**Problem description:**
Quote exactly the lines from the line containing "const group = new THREE.Group();" to the line containing "bpy.data.objects.remove(obj)", both lines included, please, and nothing more.

**Dataset excerpt:**
########
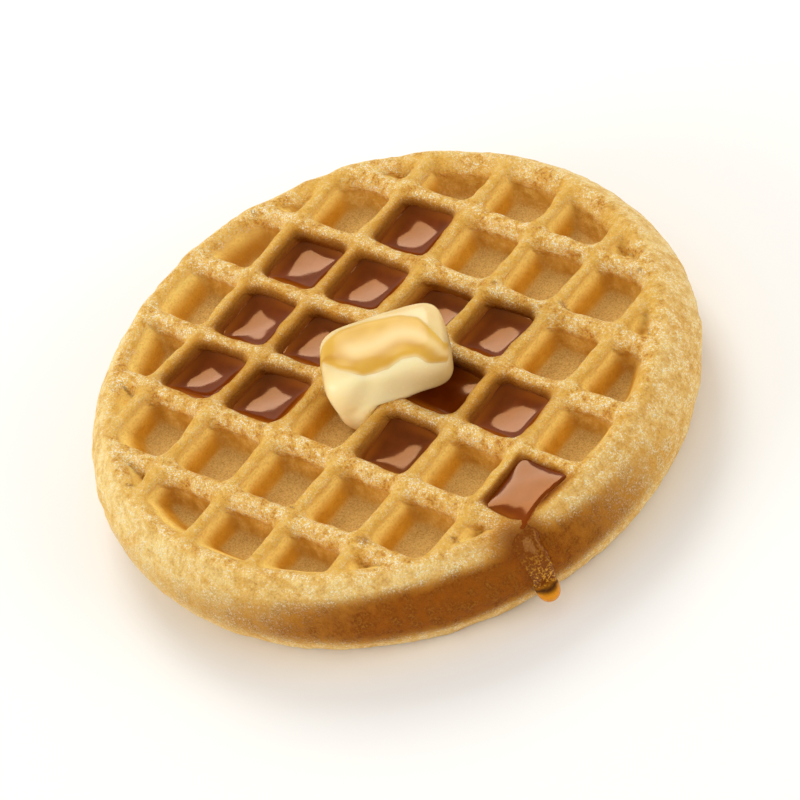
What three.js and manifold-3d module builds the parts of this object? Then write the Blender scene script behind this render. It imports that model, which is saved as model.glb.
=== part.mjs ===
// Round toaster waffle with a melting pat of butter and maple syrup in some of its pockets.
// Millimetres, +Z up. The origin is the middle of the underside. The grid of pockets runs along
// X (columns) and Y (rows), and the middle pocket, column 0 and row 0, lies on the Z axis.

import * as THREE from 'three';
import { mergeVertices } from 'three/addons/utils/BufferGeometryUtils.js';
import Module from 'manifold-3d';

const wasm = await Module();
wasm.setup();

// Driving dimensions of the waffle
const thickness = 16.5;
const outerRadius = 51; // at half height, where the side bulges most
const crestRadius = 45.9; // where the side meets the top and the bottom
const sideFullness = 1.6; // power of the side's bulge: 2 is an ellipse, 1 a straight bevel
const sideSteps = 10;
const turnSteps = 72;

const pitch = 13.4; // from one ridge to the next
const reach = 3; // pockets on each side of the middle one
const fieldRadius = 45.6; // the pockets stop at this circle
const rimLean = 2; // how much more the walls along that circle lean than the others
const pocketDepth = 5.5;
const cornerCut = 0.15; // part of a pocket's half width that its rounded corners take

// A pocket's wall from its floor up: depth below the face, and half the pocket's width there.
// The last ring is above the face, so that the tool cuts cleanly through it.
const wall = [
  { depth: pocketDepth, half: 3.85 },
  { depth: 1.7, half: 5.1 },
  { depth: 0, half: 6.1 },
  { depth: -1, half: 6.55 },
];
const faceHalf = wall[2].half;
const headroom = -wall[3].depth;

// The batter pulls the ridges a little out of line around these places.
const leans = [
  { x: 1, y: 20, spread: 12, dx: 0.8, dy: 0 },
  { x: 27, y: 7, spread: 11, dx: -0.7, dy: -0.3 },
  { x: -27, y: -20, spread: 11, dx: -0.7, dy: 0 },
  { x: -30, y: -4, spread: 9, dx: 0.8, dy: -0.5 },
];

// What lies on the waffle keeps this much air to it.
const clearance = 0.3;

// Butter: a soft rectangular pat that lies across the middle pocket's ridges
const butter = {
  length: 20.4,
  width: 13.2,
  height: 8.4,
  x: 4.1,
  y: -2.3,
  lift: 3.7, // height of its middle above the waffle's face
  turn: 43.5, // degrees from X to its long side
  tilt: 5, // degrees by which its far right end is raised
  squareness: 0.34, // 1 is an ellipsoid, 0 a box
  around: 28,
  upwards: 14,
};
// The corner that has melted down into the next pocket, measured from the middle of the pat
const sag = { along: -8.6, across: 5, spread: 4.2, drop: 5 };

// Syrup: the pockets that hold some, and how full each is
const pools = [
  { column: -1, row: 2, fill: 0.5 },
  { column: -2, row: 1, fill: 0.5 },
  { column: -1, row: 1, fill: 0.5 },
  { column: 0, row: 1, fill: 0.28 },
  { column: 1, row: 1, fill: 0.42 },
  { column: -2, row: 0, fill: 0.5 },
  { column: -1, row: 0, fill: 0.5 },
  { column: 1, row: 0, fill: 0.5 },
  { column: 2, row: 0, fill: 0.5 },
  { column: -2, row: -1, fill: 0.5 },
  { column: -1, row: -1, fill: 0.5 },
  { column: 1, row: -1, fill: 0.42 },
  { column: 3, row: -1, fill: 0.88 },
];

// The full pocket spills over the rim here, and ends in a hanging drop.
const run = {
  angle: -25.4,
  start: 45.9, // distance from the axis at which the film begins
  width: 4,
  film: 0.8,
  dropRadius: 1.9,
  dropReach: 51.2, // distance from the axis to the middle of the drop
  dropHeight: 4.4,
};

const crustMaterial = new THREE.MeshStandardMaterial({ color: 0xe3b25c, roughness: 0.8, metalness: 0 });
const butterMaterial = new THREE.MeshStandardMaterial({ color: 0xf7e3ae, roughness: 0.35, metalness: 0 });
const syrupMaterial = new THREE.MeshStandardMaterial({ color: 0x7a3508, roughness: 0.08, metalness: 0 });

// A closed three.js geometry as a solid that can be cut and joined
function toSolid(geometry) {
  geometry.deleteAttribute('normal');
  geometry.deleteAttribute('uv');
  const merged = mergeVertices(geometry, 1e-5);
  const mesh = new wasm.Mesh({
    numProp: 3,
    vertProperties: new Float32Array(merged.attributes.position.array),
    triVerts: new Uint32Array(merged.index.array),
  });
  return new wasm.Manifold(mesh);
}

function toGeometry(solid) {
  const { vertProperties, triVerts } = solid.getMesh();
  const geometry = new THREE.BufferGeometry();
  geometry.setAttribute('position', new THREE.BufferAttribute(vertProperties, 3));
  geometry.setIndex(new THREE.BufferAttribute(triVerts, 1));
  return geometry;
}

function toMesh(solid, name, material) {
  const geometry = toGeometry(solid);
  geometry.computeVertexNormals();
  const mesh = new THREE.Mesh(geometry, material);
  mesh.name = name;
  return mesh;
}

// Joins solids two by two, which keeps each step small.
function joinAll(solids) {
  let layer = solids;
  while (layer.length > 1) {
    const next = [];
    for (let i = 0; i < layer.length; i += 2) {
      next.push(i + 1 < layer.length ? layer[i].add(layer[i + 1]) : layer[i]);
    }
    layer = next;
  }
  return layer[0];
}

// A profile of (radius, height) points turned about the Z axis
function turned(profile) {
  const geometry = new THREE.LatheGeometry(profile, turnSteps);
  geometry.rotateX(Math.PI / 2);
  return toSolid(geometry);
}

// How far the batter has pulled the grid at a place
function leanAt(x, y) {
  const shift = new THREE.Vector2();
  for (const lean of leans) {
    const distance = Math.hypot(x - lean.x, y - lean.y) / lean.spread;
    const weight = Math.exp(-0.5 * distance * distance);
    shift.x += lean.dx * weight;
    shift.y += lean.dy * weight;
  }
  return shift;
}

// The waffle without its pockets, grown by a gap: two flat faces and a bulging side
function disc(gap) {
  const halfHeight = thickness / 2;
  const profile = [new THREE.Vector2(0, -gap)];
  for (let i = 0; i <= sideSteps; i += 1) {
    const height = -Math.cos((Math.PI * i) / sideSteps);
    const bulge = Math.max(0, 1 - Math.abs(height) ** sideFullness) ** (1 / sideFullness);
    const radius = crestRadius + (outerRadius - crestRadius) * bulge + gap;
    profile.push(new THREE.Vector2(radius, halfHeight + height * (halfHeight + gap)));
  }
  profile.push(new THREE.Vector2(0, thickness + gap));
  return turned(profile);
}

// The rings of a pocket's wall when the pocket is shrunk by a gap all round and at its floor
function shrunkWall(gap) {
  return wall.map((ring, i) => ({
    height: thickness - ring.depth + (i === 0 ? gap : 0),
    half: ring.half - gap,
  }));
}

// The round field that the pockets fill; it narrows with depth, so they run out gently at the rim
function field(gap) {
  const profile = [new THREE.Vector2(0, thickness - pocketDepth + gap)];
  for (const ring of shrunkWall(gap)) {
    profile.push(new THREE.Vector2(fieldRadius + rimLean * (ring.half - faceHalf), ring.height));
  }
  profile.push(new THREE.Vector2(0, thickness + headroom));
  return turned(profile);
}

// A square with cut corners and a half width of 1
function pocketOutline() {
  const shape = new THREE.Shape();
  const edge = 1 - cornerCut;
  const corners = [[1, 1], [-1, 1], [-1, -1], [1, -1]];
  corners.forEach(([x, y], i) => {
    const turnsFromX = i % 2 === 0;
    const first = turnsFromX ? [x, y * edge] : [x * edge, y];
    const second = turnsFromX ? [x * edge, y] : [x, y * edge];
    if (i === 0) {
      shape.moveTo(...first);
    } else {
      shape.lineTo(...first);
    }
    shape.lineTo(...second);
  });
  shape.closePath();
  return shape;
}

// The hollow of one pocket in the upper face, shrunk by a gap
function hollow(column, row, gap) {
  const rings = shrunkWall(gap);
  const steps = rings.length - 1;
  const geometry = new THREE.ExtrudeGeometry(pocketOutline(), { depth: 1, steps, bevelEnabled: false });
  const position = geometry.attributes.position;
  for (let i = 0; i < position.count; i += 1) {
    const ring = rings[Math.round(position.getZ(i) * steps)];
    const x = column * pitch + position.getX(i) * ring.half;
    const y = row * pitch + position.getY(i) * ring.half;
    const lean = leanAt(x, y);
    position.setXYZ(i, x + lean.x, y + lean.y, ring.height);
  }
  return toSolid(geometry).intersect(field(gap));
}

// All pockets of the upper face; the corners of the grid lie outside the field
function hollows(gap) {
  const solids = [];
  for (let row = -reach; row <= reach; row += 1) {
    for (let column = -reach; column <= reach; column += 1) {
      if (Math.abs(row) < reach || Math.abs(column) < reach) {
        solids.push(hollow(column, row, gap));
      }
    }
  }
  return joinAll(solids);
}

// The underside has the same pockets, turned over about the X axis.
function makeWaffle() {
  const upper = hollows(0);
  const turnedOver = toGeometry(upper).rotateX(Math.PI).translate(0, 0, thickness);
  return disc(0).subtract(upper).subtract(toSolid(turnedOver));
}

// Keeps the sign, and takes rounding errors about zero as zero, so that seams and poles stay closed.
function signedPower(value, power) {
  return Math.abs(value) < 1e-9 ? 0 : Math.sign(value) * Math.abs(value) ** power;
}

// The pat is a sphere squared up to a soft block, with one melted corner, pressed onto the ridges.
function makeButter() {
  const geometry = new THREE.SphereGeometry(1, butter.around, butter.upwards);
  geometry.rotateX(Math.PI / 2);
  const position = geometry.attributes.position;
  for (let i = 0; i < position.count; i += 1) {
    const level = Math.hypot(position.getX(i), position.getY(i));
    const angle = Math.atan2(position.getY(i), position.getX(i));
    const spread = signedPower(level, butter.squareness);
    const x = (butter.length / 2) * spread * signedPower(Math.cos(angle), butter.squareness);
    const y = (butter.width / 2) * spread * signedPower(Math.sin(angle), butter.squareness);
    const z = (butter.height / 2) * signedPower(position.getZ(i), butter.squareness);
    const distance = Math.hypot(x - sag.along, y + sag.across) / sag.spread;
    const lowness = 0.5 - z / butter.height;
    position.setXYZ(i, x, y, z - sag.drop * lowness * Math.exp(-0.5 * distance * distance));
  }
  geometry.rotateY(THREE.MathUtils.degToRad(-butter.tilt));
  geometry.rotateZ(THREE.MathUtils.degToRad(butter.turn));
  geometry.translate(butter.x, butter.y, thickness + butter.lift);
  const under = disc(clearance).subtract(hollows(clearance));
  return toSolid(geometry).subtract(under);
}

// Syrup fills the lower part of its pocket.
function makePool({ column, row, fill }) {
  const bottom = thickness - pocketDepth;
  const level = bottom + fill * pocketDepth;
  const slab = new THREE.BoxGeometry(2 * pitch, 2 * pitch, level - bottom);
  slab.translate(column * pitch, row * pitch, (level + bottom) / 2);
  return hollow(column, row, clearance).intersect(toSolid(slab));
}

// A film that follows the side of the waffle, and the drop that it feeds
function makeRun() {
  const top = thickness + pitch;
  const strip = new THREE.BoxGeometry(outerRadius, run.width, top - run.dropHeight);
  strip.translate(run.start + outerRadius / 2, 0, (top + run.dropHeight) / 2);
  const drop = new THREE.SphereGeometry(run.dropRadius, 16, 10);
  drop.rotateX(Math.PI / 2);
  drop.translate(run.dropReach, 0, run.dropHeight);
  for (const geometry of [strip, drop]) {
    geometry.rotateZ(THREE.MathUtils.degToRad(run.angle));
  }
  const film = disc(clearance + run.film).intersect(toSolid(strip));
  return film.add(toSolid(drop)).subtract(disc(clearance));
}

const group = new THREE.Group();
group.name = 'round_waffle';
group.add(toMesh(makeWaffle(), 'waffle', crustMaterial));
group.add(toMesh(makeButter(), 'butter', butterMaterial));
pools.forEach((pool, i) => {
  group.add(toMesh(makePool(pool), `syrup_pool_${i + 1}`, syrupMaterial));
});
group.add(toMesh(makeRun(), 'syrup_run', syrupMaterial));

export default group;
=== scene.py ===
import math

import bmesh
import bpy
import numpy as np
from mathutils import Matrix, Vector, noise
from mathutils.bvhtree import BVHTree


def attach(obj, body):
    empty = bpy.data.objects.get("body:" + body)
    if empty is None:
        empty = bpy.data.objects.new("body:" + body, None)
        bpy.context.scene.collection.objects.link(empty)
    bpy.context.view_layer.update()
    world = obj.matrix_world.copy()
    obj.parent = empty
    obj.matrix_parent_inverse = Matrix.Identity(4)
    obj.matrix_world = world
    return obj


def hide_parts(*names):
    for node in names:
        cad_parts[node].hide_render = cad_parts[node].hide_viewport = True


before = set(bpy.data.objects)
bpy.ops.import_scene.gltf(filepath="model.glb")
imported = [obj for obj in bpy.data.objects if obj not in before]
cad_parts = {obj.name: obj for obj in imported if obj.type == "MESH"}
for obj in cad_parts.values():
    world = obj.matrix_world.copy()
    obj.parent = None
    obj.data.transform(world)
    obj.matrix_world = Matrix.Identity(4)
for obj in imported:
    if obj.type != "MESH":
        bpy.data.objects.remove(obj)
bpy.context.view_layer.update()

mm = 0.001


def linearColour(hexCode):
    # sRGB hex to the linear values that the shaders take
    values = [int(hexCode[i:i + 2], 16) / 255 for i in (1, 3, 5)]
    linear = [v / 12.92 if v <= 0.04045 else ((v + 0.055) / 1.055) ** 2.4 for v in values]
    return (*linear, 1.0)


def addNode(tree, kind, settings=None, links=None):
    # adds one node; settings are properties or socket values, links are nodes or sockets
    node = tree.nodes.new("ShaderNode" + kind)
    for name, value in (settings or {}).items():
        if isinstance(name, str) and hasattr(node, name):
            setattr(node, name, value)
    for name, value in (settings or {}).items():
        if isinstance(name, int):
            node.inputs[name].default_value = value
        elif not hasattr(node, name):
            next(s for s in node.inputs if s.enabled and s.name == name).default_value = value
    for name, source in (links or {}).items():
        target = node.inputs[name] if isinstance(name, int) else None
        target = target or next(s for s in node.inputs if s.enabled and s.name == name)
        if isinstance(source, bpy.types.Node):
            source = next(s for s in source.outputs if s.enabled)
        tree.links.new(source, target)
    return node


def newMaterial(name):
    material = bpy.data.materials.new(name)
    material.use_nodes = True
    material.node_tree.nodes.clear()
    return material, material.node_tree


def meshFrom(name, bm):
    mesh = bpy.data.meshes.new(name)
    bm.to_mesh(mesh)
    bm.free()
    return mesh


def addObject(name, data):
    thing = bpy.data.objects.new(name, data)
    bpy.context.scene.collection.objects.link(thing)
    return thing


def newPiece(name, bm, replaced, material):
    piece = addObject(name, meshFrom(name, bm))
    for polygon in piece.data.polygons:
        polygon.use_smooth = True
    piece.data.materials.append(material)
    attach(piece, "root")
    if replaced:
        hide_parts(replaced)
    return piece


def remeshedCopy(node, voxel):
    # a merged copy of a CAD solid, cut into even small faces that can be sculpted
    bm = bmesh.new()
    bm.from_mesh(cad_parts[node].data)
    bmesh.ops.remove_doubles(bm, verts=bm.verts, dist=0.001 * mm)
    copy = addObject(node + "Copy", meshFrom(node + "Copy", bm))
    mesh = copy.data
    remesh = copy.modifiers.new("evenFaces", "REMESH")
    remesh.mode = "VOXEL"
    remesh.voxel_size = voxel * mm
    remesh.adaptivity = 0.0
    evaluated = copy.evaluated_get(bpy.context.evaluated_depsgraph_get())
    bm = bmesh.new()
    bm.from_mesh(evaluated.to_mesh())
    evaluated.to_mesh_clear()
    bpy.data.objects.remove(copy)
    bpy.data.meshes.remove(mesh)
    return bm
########
**Correct result:**
const group = new THREE.Group();
group.name = 'round_waffle';
group.add(toMesh(makeWaffle(), 'waffle', crustMaterial));
group.add(toMesh(makeButter(), 'butter', butterMaterial));
pools.forEach((pool, i) => {
  group.add(toMesh(makePool(pool), `syrup_pool_${i + 1}`, syrupMaterial));
});
group.add(toMesh(makeRun(), 'syrup_run', syrupMaterial));

export default group;
=== scene.py ===
import math

import bmesh
import bpy
import numpy as np
from mathutils import Matrix, Vector, noise
from mathutils.bvhtree import BVHTree


def attach(obj, body):
    empty = bpy.data.objects.get("body:" + body)
    if empty is None:
        empty = bpy.data.objects.new("body:" + body, None)
        bpy.context.scene.collection.objects.link(empty)
    bpy.context.view_layer.update()
    world = obj.matrix_world.copy()
    obj.parent = empty
    obj.matrix_parent_inverse = Matrix.Identity(4)
    obj.matrix_world = world
    return obj


def hide_parts(*names):
    for node in names:
        cad_parts[node].hide_render = cad_parts[node].hide_viewport = True


before = set(bpy.data.objects)
bpy.ops.import_scene.gltf(filepath="model.glb")
imported = [obj for obj in bpy.data.objects if obj not in before]
cad_parts = {obj.name: obj for obj in imported if obj.type == "MESH"}
for obj in cad_parts.values():
    world = obj.matrix_world.copy()
    obj.parent = None
    obj.data.transform(world)
    obj.matrix_world = Matrix.Identity(4)
for obj in imported:
    if obj.type != "MESH":
        bpy.data.objects.remove(obj)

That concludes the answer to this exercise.